Scared of judgment. Scared that I would start and go blank. Scared that someone would give negative feedback. Scared that by beginning something, I would have to finish or remain accountable. And I know that you all (all five of you, because that’s whose reading this) understand procrastination as it is sometimes/often/always looming in one area of our lives.
Fear
While walking around procrastinating, I began to define fear. Fear is an unpeeled onion. Fear is a robber of intimacy. Fear is the unfit guardian of procrastination, dishonesty, jealousy, sloth (procrastination’s twin sibling), and all the traits that rear their ugly heads during the spiritual experience undergone by every human. When we feel fear, it is an indication that something is wrong or we are in danger, whether real or imagined (irrational). In most cases, it is irrational but often not without a prior experience to justify its consciousness.
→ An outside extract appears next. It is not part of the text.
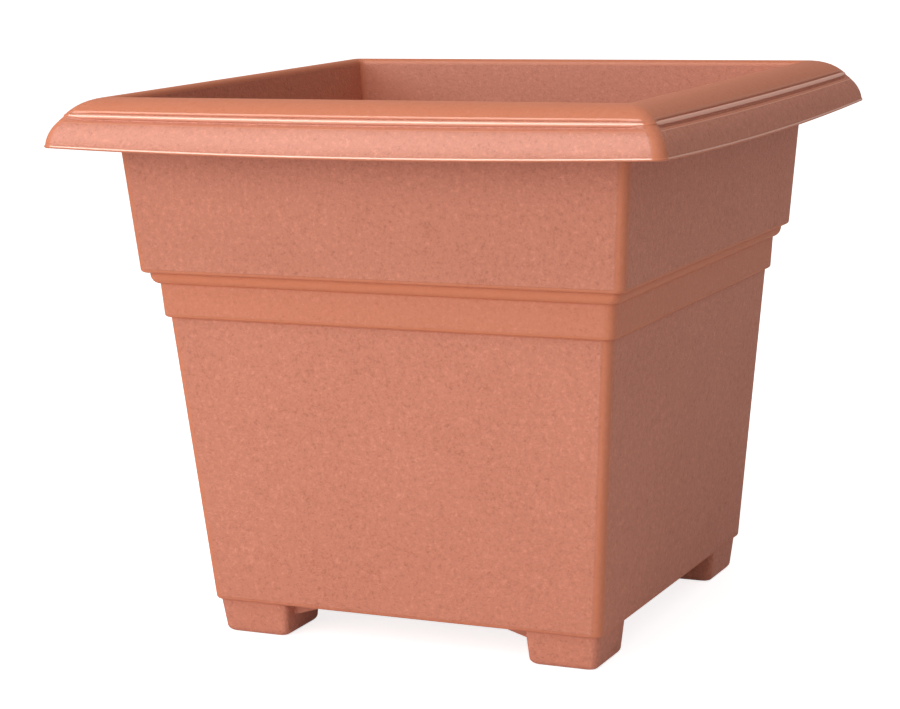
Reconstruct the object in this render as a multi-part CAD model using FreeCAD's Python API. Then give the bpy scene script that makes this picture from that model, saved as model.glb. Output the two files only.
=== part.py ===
import FreeCAD, Part
import math
import os

# Square tub planter: one thin-walled plastic moulding with a rolled rim, a stepped wall and four
# hollow feet, and a drain plug pushed up into each hole of its floor.
# Millimetres, +Z up. The origin is on the ground under the middle of the floor, the front faces -Y.

# Overall
rim_width = 381.0            # across the rim at its lip, flat to flat
tub_height = 328.0           # ground to crest
wall = 2.5                   # thickness of walls, floor and feet
wall_corner = 5.5            # outside radius of the upright corners

# Rim, from the crest out: each drop is measured down from the crest
rim_depth = 27.4             # crest to lip at the corners
rim_sag = 3.0                # how much lower the lip hangs at the middle of a side
rim_wall = 2.3
crest_inset = 29.3           # crest, in from the lip
crest_round = 3.0            # round-over from the crest to the inside wall
crest_corner = 3.0           # corner radius at the crest
lip_corner = 7.0             # corner radius at the lip
roll_radius = 26.8
roll_sweep = 42.0            # degrees of arc from the crest to the groove
groove_step = 0.15           # from the roll's end out to the bottom of the groove, and down to it
groove_fall = 1.0
rim_bead_radius = 1.25
rim_bead_step = 0.87         # from the roll's end out to the rim bead's centre, and down to it
rim_bead_fall = 2.42
fascia_step = 4.1            # from there out to the fascia's top, and down to it
fascia_fall = 3.2
fascia_bulge = 1.1
quirk_inset = 2.05           # fine recess between the rim bead and the fascia
quirk_rise = 1.2
lip_round = 0.9
lip_stand = 0.45             # how far the lip stands proud of the fascia

# Wall, from the rim down: each lean is how far a tier comes in on its way down, each step how far
# the next tier is set back
mouth_step = 0.8             # from the crest in to the upper wall
mouth_drop = 5.0             # that place, below the crest
collar_lean = 8.1
collar_edge = 2.0            # rounding of the upper wall's bottom edge
collar_step = 3.8
bead_neck = 0.5
bead_reach = 4.2             # quarter-round bead that carries the collar over the band
bead_rise = 6.5
band_lean = 1.4
band_depth = 20.5
band_height = 196.5          # ground to the band's bottom edge
band_edge = 1.6
band_step = 2.6
wall_lean = 14.5
base_edge = 2.0              # rounding of the wall's bottom edge
foot_height = 21.0           # ground to the wall's bottom edge

# Feet
foot_width = 46.2            # at the floor
foot_step = 2.3              # foot's outer face, in from the wall
foot_outer_lean = 2.2
foot_inner_lean = 1.2
foot_corner = 4.0
foot_edge = 4.2
cove_reach = 28.0            # from the foot's inner face to where its cove meets the floor
cove_drop = 9.0
cove_setback = 10.8          # from the foot's outer face

# Drainage
drain_diameter = 14.0
drain_pitch = 60.0           # middle of the floor to each hole
plug_clearance = 0.05        # radial
plug_reach = 4.5             # shank above the floor
plug_wall = 1.6
plug_head_diameter = 22.0
plug_head_thickness = 2.0
grip_length = 12.0
grip_thickness = 2.4
grip_depth = 4.0
grip_edge = 0.8

# Places that follow from the sizes above: heights from the ground, halves and faces from the axis
bead_height = band_height + band_depth
collar_height = bead_height + bead_rise + bead_neck
floor_top = foot_height + wall
rim_half = rim_width / 2
crest_half = rim_half - crest_inset
mouth_half = crest_half - mouth_step
collar_half = mouth_half - collar_lean
bead_half = collar_half - collar_step
band_top_half = bead_half - bead_reach
band_half = band_top_half - band_lean
shoulder_half = band_half - band_step
base_half = shoulder_half - wall_lean
foot_top_high = base_half - foot_step
foot_sole_high = foot_top_high - foot_outer_lean
foot_top_low = foot_top_high - foot_width
foot_sole_low = foot_top_low + foot_inner_lean
cove_low = foot_top_low - cove_reach
cove_high = foot_top_high - cove_setback
cove_foot = foot_top_low + foot_inner_lean * cove_drop / foot_height

# Steps along each arc of a profile, and how far a cut runs past what it cuts
arc_steps = 2
bead_steps = 2
roll_steps = 3
overrun = 5.0


def turned(shape, quarters):
    """The shape turned about the tub's axis by a number of quarter turns."""
    copy = shape.copy()
    copy.rotate(FreeCAD.Vector(0, 0, 0), FreeCAD.Vector(0, 0, 1), 90 * quarters)
    return copy


def ring(half, corner, height, sag=0.0):
    """Rounded square around the axis, whose sides hang lower in the middle by the sag."""
    reach = half - corner
    elbow = reach + corner * math.sqrt(0.5)
    side_start = FreeCAD.Vector(-reach, -half, height)
    side_end = FreeCAD.Vector(reach, -half, height)
    if sag > 0:
        hanging = Part.BezierCurve()
        hanging.setPoles([side_start, FreeCAD.Vector(0, -half, height - 2 * sag), side_end])
        side = hanging.toShape()
    else:
        side = Part.LineSegment(side_start, side_end).toShape()
    bend_middle = FreeCAD.Vector(elbow, -elbow, height)
    bend_end = FreeCAD.Vector(half, -reach, height)
    bend = Part.Arc(side_end, bend_middle, bend_end).toShape()
    return Part.Wire([turned(edge, quarters) for quarters in range(4) for edge in (side, bend)])


def pad(low, high, corner, height):
    """Square that reaches from low to high along both +X and -Y, rounded where it has a corner radius."""
    if corner > 0:
        outline = ring((high - low) / 2, corner, height)
        outline.translate(FreeCAD.Vector((low + high) / 2, -(low + high) / 2, 0))
        return outline
    corners = [(low, -high), (high, -high), (high, -low), (low, -low), (low, -high)]
    return Part.makePolygon([FreeCAD.Vector(x, y, height) for x, y in corners])


def bend_points(middle, across, along, start, end, steps=arc_steps):
    """Points of an ellipse's arc in the plane of half-width and height, by angle in degrees."""
    points = []
    for step in range(steps + 1):
        angle = math.radians(start + (end - start) * step / steps)
        points.append((middle[0] + across * math.cos(angle), middle[1] + along * math.sin(angle)))
    return points


def bulged_points(start, end, bulge, steps=arc_steps):
    """Points of the arc from start to end that stands out to the left of its chord by the bulge."""
    chord = math.dist(start, end)
    radius = bulge / 2 + chord ** 2 / (8 * bulge)
    heading = math.atan2(end[1] - start[1], end[0] - start[0])
    half_sweep = math.asin(chord / (2 * radius))
    to_middle = heading - math.pi / 2
    middle = ((start[0] + end[0]) / 2 + (radius - bulge) * math.cos(to_middle),
              (start[1] + end[1]) / 2 + (radius - bulge) * math.sin(to_middle))
    first = math.degrees(heading + math.pi / 2 + half_sweep)
    return bend_points(middle, radius, radius, first, first - math.degrees(2 * half_sweep), steps)


def edge_rings(half, height, edge):
    """Rings around the rounded bottom edge of a tier of the wall."""
    points = bend_points((half - edge, height + edge), edge, edge, -90, 0)
    return [ring(point[0], wall_corner - (half - point[0]), point[1]) for point in points]


def outer_wall():
    """Rings up the outside of the wall, from its bottom edge to the rim."""
    rings = edge_rings(base_half, foot_height, base_edge)
    rings.append(ring(shoulder_half, wall_corner, band_height))
    rings += edge_rings(band_half, band_height, band_edge)
    bead_middle = (band_top_half, bead_height + bead_rise)
    bead = bend_points(bead_middle, bead_reach, bead_rise, -90, 0, bead_steps)
    rings += [ring(half, wall_corner, height) for half, height in bead + [(bead_half, collar_height)]]
    rings += edge_rings(collar_half, collar_height, collar_edge)
    rings.append(ring(mouth_half, wall_corner, tub_height - mouth_drop))
    return rings


def rim_ring(point, inner=0.0):
    """Ring at a half-width and a drop below the crest; the corner radius grows towards the lip."""
    half, drop = point
    corner = crest_corner + (lip_corner - crest_corner) * (half - crest_half) / crest_inset - inner
    return ring(half, corner, tub_height - drop, rim_sag * drop / rim_depth)


def roll_points(inset, start):
    """Points of the roll from an angle down to its end, moved in from its outside by the inset."""
    radius = roll_radius - inset
    steps = roll_steps if start == -90 else roll_steps - 1
    return bend_points((crest_half, roll_radius), radius, radius, start, roll_sweep - 90, steps)


def fascia_top():
    """Half-width and drop of the rim bead's centre and of the fascia's top, out from the roll's end."""
    roll_end = roll_points(0.0, -90)[-1]
    bead_middle = (roll_end[0] + rim_bead_step, roll_end[1] + rim_bead_fall)
    return bead_middle, (bead_middle[0] + fascia_step, bead_middle[1] + fascia_fall)


def rim_points():
    """Profile of the rim's outside, from the lip up to the crest, as half-widths and drops."""
    bead_middle, top = fascia_top()
    lip = (rim_half - lip_stand, rim_depth - 2 * lip_round)
    lip_middle = (rim_half - lip_round, rim_depth - lip_round)
    points = bend_points(lip_middle, lip_round, lip_round, 90, 0)
    points += bulged_points(lip, top, fascia_bulge)
    points.append((top[0] - quirk_inset, top[1] - quirk_rise))
    points += bend_points(bead_middle, rim_bead_radius, rim_bead_radius, 30, -120, bead_steps)
    roll = roll_points(0.0, -90)
    points.append((roll[-1][0] + groove_step, roll[-1][1] + groove_fall))
    return points + roll[::-1]


def underside_points():
    """Profile under the rim, from the wall out to the lip, one rim wall inside its outside."""
    top = fascia_top()[1]
    points = roll_points(rim_wall, -90 + roll_sweep / roll_steps)
    points.append((top[0] - rim_wall, top[1] + rim_wall))
    points.append((rim_half - lip_round - rim_wall / 2, rim_depth))
    return points


def inner_wall():
    """Rings down the inside, from the crest's round-over to the floor, one wall inside the outer."""
    corner = wall_corner - wall
    over = bend_points((crest_half, tub_height - crest_round), crest_round, crest_round, 90, 180)
    rings = [ring(half, crest_corner, height) for half, height in over[1:]]
    points = [
        (collar_half, collar_height),
        (bead_half, collar_height),
        (band_top_half, bead_height),
        (band_half, band_height),
        (shoulder_half, band_height),
        (base_half, floor_top),
    ]
    rings += [ring(half - wall, corner, height + wall) for half, height in points]
    rings.append(ring(base_half - 2 * wall, corner, floor_top))
    return rings


def shell():
    """The moulding without its feet: one profile carried around the rounded square."""
    rings = outer_wall()
    rings += [rim_ring(point, rim_wall / 2) for point in underside_points()]
    rings += [rim_ring(point) for point in rim_points()]
    rings += inner_wall()
    faces = [Part.Face(rings[0]), Part.Face(rings[-1])]
    for ring_before, ring_after in zip(rings, rings[1:]):
        pairs = zip(ring_before.Edges, ring_after.Edges)
        faces += [Part.makeRuledSurface(*pair) for pair in pairs]
    skin = Part.Shell(faces)
    skin.sewShape()
    return Part.Solid(skin)


def foot_solid():
    """Outside of one foot, with the cove that spreads it into the floor."""
    sole = (foot_sole_low + foot_edge, foot_sole_high - foot_edge)
    bend = bend_points((0.0, foot_edge), foot_edge, foot_edge, -90, 0)
    sections = [pad(sole[0] - out, sole[1] + out, foot_corner, height) for out, height in bend]
    sections.append(pad(foot_top_low, foot_top_high, foot_corner, foot_height + wall / 2))
    foot = Part.makeLoft(sections, True, True)
    cove = Part.makeLoft([
        pad(cove_foot, cove_high, 0, foot_height - cove_drop),
        pad(cove_low, cove_high, 0, foot_height),
        pad(cove_low, cove_high, 0, foot_height + wall / 2),
    ], True, True)
    return foot.fuse(cove)


def well_solid():
    """Hollow of one foot, open to the inside of the tub, one wall inside the foot."""
    corner = foot_corner - wall / 2
    well = Part.makeLoft([
        pad(foot_sole_low + wall, foot_sole_high - wall, corner, wall),
        pad(foot_top_low + wall, foot_top_high - wall, corner, floor_top + overrun),
    ], True, True)
    cove = Part.makeLoft([
        pad(cove_foot + wall, cove_high - wall, 0, floor_top - cove_drop),
        pad(cove_low + wall, cove_high - wall, 0, floor_top),
        pad(cove_low + wall, cove_high - wall, 0, floor_top + overrun),
    ], True, True)
    return well.fuse(cove)


def drain_place():
    """Middle of the front drain hole, on the floor's underside."""
    return FreeCAD.Vector(0, -drain_pitch, foot_height)


def tub():
    """The moulding with its feet, foot wells and drain holes."""
    body = shell()
    foot = foot_solid()
    body = body.fuse([turned(foot, quarters) for quarters in range(4)])
    well = well_solid()
    start = drain_place() - FreeCAD.Vector(0, 0, overrun)
    hole = Part.makeCylinder(drain_diameter / 2, wall + 2 * overrun, start)
    hollows = [turned(hollow, quarters) for quarters in range(4) for hollow in (well, hole)]
    return body.cut(hollows)


def drain_plug():
    """Push-in plug for the front hole: hollow shank, head under the floor, grip across the head."""
    shank = drain_diameter / 2 - plug_clearance
    bore = shank - plug_wall
    head = plug_head_diameter / 2
    tip = wall + plug_reach
    profile = [
        (0, -plug_head_thickness),
        (head, -plug_head_thickness),
        (head, 0),
        (shank, 0),
        (shank, tip),
        (bore, tip),
        (bore, 0),
        (0, 0),
    ]
    outline = [FreeCAD.Vector(radius, 0, height) for radius, height in profile]
    face = Part.Face(Part.makePolygon(outline + outline[:1]))
    plug = face.revolve(FreeCAD.Vector(0, 0, 0), FreeCAD.Vector(0, 0, 1), 360)
    corner = FreeCAD.Vector(-grip_length / 2, -grip_thickness / 2, -plug_head_thickness - grip_depth)
    grip = Part.makeBox(grip_length, grip_thickness, grip_depth + plug_head_thickness / 2, corner)
    low_edges = [edge for edge in grip.Edges
                 if edge.BoundBox.ZMax < corner.z + grip_edge and edge.Length > grip_thickness + grip_edge]
    grip = grip.makeChamfer(grip_edge, low_edges)
    plug = plug.fuse(grip)
    plug.translate(drain_place())
    return plug


def save(name, shape):
    """Write one node's solid to its own file."""
    solid = shape.Solids[0]
    solid.exportStep("parts/" + name + ".step")
    print(name, len(shape.Solids), "solid", solid.isValid(), round(solid.Volume), solid.BoundBox)


os.makedirs("parts", exist_ok=True)
save("tub", tub())
plug = drain_plug()
for quarters, side in enumerate(("front", "right", "rear", "left")):
    save("drain_plug_" + side, turned(plug, quarters))
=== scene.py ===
import math

import bmesh
import bpy
import numpy as np
from mathutils import Matrix


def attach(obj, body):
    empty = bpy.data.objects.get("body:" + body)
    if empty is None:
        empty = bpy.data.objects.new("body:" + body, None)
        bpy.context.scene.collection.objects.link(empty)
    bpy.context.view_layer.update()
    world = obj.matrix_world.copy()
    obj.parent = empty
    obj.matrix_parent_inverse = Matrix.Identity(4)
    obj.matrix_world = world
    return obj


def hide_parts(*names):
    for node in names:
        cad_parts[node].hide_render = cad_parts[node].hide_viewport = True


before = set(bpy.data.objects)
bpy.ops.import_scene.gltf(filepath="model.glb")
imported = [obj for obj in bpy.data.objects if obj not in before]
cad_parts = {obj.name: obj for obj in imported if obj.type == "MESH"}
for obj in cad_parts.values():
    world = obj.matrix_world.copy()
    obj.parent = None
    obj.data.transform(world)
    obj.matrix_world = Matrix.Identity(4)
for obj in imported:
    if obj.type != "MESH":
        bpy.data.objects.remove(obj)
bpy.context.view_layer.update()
millimetre = 0.001
mergeDistance = 2e-6    # metres, below which two points of a piece become one
sharpAngle = 40.0       # degrees between two faces, above which the edge between them stays sharp
print("stage: frame loaded,", len(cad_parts), "nodes")


# Surfaces

cutLimit = 0.98     # share of the run between two corners that their two cuts may take together
guardLimit = 0.3    # share of what the cuts leave of a run that one guard may take
tiny = 1e-9         # keeps a division by no cut at all finite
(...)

There is a quote that triggers me: “Fear is faith without works”. In my humble, professional opinion, fear is not always related to whether you have faith in yourself or a subscribed deity or religion. Yes, fear can be a great motivator or a great hindrance to our progress if we are/aren’t willing (not ready, because we are never “ready”) to experience discomfort. Without addressing these feelings that arise from triggering situations, fear will exist. We can feel or we can avoid feeling, those are the only two options.
And WOW: when that fear takes you to a place where you finally break through barriers of self-doubt, it is a beautiful and exciting shared experience. Shared because everywhere you turn, somebody has completed a task or goal they’ve been putting off for days, weeks, months, years.
I’ll let someone else write the blog on “Tips for Procrastinators”.